Given the tempestuous nature of the occasion, football took a back seat as the violent fever spilled onto the field. Three goals in four minutes condemned Honduras to a 3-0 defeat at the hands of their enraged opponents. Cardona, whose winner in the first leg ignited the powder keg, said after the match, “We’re awfully lucky that we lost. Otherwise we wouldn’t be alive today”. Although the Honduran players managed to make their way safely across the border, some of the fans were not as fortunate.
Violence erupted inside the stadium in the immediate aftermath of the match as thousands of locals brutally assaulted the Honduran supporters in the arena and out on the streets. Such a massive outbreak of violence against his countrymen prompted the Honduran President Oswaldo López Arellano to seal the national border as war loomed large over the horizon.
Keeping in mind the region’s volatility, the third and final qualifying match was eventually moved to Mexico by the football administrators. El Salvador’s José Antonio Quintanilla scored the winner in extra-time to send Honduras crashing out of the FIFA World Cup qualifiers. Immediately afterwords, El Salvador and Honduras severed diplomatic ties with each other.
The origin of the Football War of 1969 has its roots firmly embedded in history. Since the beginning of the 1960’s, the two Central American countries were at loggerheads with each other with respect to the issue of immigration. Through the 1960s, thousands of Salvadorans had made their way across the border into Honduras in search of a better livelihood. As a result of this massive influx, mass frustration was prevalent among the local Hondurans over a chronic lack of employment opportunities in the country.
As the Honduran economy deteriorated in the late 60s, several locals started pointing their fingers towards the migrant Salvadorans for their existing financial plight. The immigration problem between the two countries was aggravated by a lack of proper infrastructure at the border, which in turn encouraged the illegal crossover of immigrants from El Salvador to Honduras on a regular basis. The Honduran media played its part in exacerbating the crisis. The State-controlled media outlets launched several scathing attacks on the Salvadoran migrants by blaming them for the economic crisis that the country found itself enmeshed in at the time.

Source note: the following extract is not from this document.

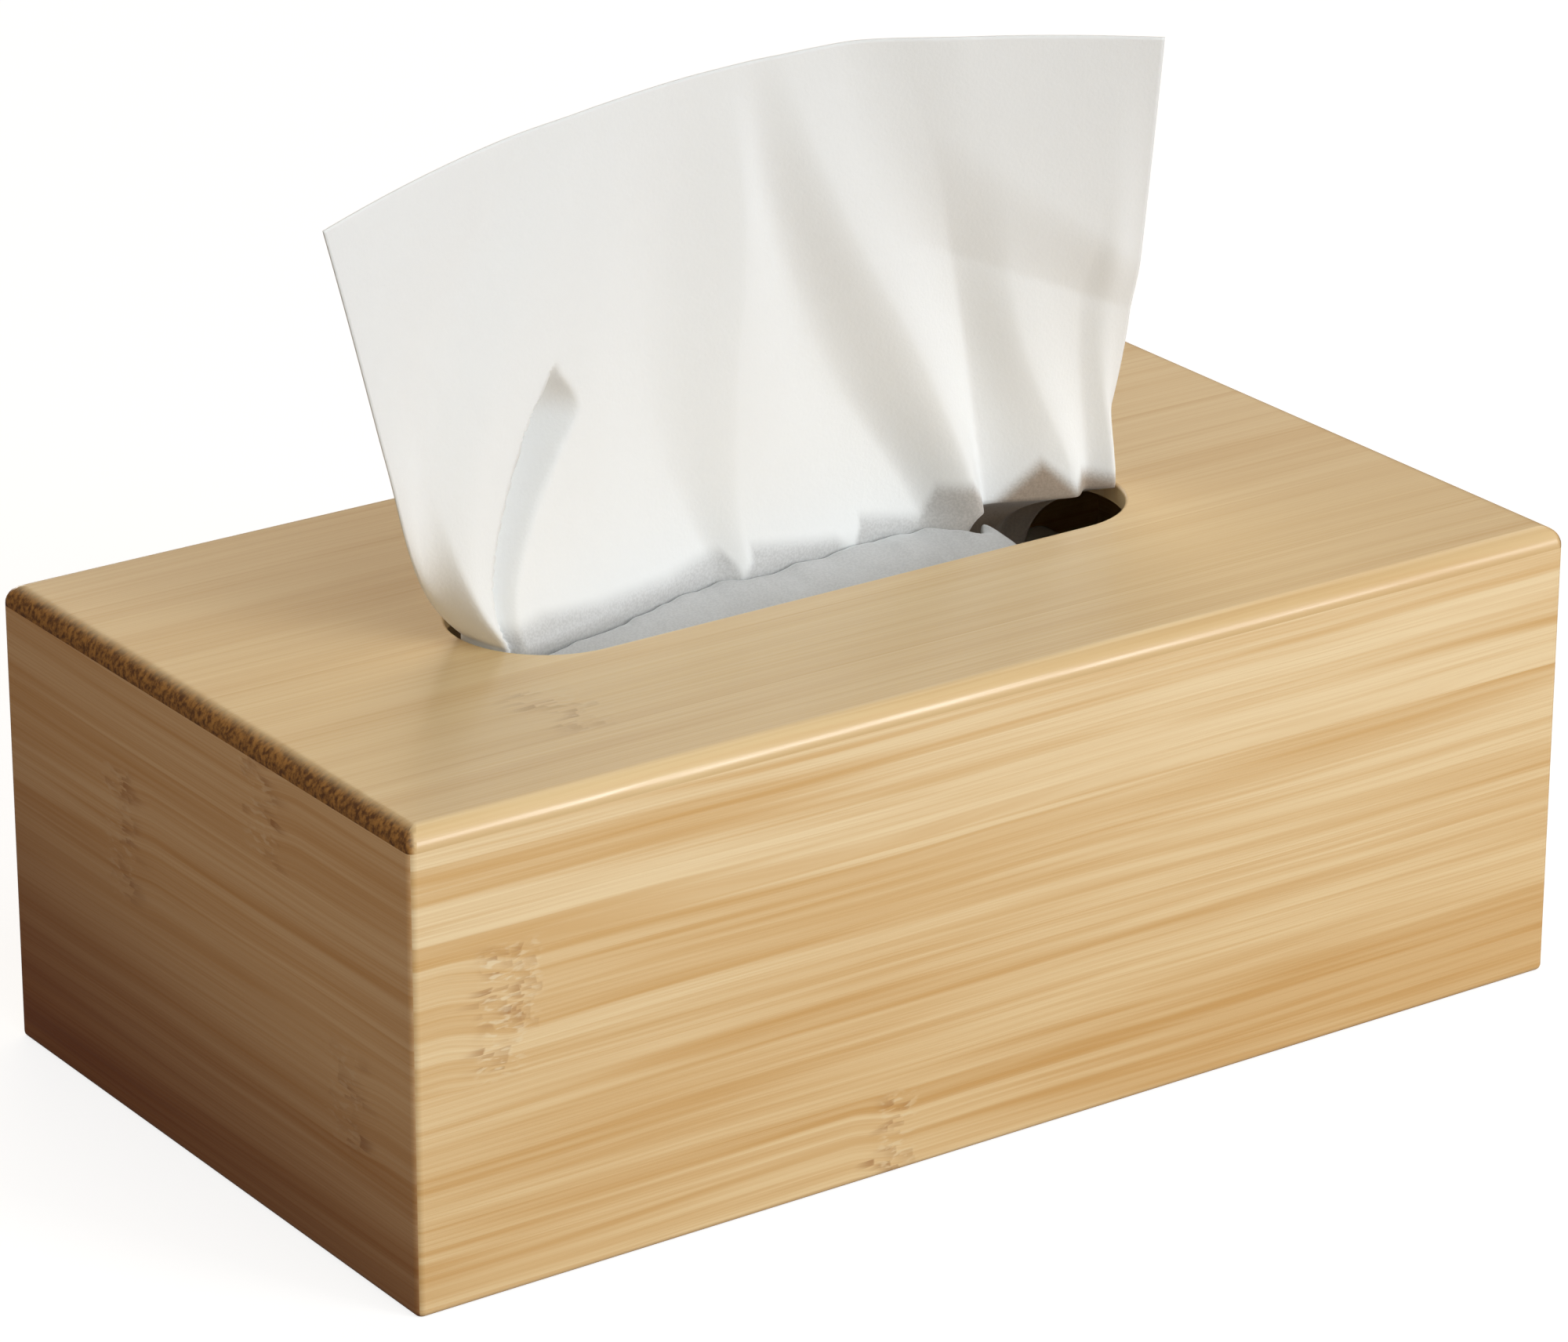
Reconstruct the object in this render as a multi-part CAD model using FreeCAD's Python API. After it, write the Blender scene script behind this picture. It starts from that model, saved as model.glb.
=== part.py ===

Across the border, the provocative measures adopted by the Honduran military junta incensed the ruling El Salvadorian nationalists led by Fidel Sánchez Hernández. Thousands of Salvadoran migrants, many of whom had legally settled in Honduras, were thrown out of the country and forced to go back to their native land. Already reeling from his regime’s inability to support the burgeoning population of the country, President Hernandez was left to contend with supporting thousands of migrants making their way back into El Salvador from Honduras.
Simmering beneath the surface, this anger would soon explode into a full scale war between the two neighbouring nations.
On the morning of July 14, 1969, El Salvador officially declared war against Honduras and launched a major offensive against their neighbours, both aerially and across the land. The Salvadoran air force launched an aerial incursion into Honduras and bombarded several air bases as well as oil pipelines. Four days of relentless fighting between the Central American warring nations left several hundred people dead on both sides.
Eventually, the Organization of American States (OAS), which is an inter-continental organization for the purposes of regional solidarity and cooperation among nations that constitute the Americas, intervened and brokered a cease fire between El Salvador and Honduras on July 18, 1969.
The football rivalry between El Salvador and Honduras acted as the perfect outlet for people on both sides of the divide to vent the pent-up frustrations of their daily lives. The military juntas in both nations took advantage of this manufactured hatred to strengthen their grip on power. Football was not the reason these nations went to war. It was, however, the spark that lit the fire.